* [WHAT TO DO]: Examine the material below. Gather every line in which the string "this" appears.

* [SOURCE MATERIAL]:
· · · ·

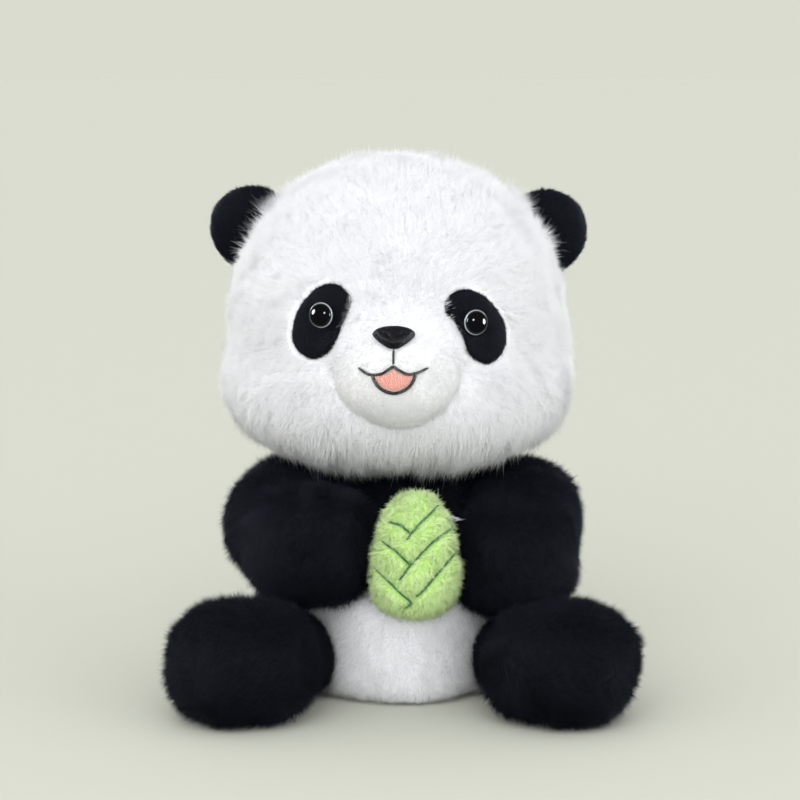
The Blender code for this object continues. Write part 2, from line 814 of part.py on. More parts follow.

· · · ·

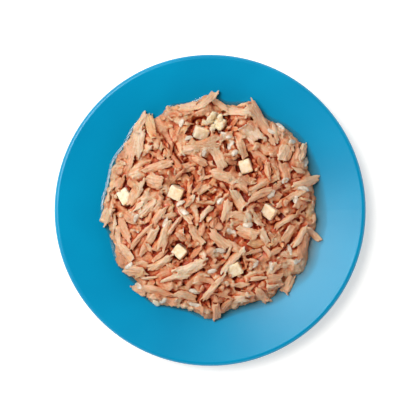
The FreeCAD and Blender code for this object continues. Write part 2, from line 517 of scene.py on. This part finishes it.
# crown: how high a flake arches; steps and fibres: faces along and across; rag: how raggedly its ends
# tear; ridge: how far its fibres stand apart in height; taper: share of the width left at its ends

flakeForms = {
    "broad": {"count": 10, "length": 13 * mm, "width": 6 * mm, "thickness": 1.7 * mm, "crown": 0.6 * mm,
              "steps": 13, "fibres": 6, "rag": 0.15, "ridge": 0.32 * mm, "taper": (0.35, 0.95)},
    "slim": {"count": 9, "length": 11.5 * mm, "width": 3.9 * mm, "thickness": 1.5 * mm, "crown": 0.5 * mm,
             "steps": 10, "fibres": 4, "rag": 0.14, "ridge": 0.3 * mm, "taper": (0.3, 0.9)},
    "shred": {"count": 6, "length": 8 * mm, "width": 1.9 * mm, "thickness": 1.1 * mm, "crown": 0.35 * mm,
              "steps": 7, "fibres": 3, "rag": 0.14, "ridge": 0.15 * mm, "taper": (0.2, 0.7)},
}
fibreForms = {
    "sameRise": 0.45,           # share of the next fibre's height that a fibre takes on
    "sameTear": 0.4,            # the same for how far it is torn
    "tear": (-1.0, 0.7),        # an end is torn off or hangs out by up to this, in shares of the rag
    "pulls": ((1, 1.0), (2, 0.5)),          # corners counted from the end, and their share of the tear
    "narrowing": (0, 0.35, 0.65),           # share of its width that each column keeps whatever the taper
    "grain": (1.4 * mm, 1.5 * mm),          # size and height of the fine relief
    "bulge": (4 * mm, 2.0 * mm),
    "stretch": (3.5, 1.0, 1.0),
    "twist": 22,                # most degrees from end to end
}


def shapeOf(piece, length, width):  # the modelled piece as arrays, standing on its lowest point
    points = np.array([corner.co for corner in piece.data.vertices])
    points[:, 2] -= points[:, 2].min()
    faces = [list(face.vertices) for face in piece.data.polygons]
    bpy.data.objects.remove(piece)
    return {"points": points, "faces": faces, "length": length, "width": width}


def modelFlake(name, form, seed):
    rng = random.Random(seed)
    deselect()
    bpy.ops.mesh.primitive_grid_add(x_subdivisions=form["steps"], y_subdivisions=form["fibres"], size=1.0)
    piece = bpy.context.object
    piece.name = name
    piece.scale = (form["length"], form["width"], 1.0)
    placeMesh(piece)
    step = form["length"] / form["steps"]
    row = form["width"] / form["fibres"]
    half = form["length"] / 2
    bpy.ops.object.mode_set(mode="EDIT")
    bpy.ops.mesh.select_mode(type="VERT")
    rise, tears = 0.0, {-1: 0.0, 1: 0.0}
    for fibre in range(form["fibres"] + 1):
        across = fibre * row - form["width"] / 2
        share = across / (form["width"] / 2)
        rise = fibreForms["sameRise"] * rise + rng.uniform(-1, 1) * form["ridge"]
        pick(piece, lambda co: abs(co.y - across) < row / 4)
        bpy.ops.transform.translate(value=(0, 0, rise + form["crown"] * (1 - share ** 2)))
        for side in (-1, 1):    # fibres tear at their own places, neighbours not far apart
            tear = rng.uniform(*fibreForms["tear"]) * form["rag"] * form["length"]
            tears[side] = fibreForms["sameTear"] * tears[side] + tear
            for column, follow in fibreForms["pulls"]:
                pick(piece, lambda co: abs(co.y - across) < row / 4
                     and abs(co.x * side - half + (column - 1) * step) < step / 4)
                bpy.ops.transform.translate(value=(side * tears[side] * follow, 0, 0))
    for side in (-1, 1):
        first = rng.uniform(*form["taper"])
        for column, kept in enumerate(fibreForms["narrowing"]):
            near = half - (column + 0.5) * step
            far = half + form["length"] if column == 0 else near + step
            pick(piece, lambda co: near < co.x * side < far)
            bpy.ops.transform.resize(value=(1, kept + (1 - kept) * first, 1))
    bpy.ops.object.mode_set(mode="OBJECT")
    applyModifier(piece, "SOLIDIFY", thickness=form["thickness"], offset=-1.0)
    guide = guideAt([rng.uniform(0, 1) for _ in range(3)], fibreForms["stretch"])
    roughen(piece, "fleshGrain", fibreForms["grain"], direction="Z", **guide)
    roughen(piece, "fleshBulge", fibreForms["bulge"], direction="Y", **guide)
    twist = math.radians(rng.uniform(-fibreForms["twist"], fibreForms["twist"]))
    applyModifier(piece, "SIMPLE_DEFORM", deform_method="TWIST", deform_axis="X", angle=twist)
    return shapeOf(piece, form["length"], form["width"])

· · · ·

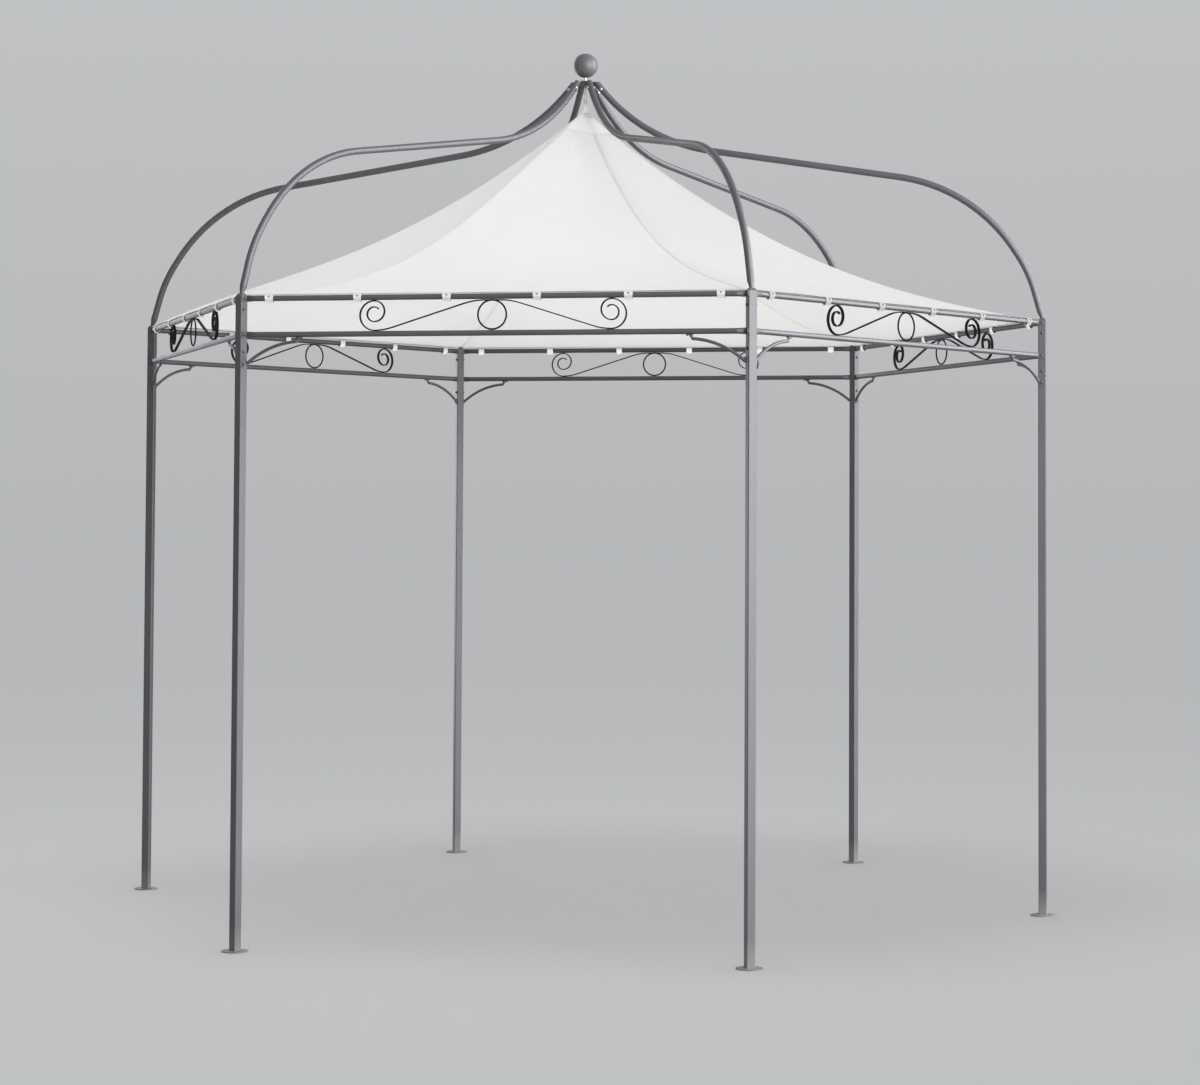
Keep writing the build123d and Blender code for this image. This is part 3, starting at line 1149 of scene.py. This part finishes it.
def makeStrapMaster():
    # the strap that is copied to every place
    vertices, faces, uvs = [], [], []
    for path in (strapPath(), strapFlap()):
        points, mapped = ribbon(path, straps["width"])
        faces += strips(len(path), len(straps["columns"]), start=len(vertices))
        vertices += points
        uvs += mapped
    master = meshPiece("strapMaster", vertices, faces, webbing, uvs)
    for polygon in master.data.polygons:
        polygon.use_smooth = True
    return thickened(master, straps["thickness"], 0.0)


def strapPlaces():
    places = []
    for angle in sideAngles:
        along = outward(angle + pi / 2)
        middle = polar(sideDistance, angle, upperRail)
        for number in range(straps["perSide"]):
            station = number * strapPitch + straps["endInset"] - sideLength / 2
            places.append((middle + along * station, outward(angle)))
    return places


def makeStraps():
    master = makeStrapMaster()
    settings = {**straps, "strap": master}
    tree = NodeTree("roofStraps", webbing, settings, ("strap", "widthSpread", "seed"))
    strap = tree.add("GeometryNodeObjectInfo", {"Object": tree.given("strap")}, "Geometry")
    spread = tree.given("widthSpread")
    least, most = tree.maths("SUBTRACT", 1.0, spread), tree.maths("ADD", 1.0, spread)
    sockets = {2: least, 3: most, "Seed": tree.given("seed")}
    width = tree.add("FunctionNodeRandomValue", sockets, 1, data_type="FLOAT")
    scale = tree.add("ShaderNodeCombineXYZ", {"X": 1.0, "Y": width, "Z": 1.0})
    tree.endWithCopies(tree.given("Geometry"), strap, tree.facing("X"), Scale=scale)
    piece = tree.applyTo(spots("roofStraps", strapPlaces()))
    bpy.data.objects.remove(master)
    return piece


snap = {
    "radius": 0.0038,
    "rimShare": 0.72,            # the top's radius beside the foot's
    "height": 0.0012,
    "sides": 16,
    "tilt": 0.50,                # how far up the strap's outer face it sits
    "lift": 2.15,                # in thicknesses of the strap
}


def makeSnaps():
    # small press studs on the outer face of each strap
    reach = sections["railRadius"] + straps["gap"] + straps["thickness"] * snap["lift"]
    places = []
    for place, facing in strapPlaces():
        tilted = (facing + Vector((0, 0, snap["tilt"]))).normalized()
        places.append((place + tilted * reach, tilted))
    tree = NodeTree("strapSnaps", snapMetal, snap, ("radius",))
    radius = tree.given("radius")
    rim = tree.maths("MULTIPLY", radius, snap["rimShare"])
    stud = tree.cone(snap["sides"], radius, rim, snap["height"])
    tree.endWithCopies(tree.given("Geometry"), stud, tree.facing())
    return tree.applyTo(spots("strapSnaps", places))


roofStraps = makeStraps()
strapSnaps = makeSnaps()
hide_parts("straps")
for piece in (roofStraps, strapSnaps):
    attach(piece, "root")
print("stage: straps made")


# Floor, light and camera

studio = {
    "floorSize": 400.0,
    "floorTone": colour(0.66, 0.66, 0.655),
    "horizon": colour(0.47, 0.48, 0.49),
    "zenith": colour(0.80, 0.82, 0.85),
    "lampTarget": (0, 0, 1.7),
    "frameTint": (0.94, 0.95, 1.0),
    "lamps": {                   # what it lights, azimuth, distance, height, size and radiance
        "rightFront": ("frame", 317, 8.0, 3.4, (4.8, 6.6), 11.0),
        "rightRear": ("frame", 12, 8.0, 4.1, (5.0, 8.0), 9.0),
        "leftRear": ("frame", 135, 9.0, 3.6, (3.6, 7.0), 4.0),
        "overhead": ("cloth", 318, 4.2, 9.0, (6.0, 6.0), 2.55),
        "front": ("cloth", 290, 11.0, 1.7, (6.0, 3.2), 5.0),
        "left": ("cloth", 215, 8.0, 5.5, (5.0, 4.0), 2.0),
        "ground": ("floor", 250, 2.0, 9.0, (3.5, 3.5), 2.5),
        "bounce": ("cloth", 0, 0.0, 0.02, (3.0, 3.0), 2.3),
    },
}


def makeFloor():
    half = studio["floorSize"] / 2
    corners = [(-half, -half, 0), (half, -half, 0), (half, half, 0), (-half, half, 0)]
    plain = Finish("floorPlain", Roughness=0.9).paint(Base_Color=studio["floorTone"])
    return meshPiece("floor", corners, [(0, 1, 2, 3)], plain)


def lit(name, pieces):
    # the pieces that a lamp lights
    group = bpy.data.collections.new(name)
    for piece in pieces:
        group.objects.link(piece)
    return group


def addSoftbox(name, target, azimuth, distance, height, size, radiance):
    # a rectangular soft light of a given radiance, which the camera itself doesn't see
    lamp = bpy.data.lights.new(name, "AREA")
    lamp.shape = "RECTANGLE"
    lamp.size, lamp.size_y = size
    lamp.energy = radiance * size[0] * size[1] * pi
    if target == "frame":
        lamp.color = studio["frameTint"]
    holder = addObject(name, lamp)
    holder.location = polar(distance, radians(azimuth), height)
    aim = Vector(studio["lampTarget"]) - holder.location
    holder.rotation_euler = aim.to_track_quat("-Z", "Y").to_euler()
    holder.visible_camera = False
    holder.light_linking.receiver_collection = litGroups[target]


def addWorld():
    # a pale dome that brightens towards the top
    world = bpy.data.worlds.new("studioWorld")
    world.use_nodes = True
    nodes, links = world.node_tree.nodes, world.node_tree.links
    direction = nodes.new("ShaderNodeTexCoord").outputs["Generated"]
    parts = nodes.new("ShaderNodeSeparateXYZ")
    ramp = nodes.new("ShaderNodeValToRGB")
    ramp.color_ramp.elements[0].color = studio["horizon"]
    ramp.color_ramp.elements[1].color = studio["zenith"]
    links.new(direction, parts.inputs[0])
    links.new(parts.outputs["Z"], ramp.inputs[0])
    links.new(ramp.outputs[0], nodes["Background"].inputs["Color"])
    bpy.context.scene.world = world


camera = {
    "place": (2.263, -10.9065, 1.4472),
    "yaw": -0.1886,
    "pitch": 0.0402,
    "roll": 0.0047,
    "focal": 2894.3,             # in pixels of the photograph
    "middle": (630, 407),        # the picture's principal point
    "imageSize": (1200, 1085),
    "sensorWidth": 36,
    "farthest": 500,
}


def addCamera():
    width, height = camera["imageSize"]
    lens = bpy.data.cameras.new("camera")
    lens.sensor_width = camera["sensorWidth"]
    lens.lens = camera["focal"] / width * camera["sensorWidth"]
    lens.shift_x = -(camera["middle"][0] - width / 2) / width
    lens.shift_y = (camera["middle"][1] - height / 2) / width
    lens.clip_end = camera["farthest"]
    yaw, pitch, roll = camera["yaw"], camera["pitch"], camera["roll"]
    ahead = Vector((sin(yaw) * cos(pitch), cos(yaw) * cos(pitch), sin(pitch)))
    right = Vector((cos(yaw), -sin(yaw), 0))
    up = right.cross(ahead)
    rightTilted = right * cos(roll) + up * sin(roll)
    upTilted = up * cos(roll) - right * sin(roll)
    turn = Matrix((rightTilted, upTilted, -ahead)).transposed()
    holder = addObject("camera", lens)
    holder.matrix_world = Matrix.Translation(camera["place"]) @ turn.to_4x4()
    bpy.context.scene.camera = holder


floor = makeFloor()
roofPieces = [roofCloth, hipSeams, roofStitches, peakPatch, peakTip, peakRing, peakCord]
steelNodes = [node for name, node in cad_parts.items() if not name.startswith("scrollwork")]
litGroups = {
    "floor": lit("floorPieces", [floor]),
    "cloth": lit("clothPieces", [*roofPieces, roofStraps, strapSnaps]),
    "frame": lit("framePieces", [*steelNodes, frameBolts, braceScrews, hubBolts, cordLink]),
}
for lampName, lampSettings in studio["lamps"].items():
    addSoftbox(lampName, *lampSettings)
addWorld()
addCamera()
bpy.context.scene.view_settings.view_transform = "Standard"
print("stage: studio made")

· · · ·

* [TASK RESPONSE]:
The Blender code for this object continues. Write part 2, from line 814 of part.py on. More parts follow.
The FreeCAD and Blender code for this object continues. Write part 2, from line 517 of scene.py on. This part finishes it.
    "tear": (-1.0, 0.7),        # an end is torn off or hangs out by up to this, in shares of the rag
Keep writing the build123d and Blender code for this image. This is part 3, starting at line 1149 of scene.py. This part finishes it.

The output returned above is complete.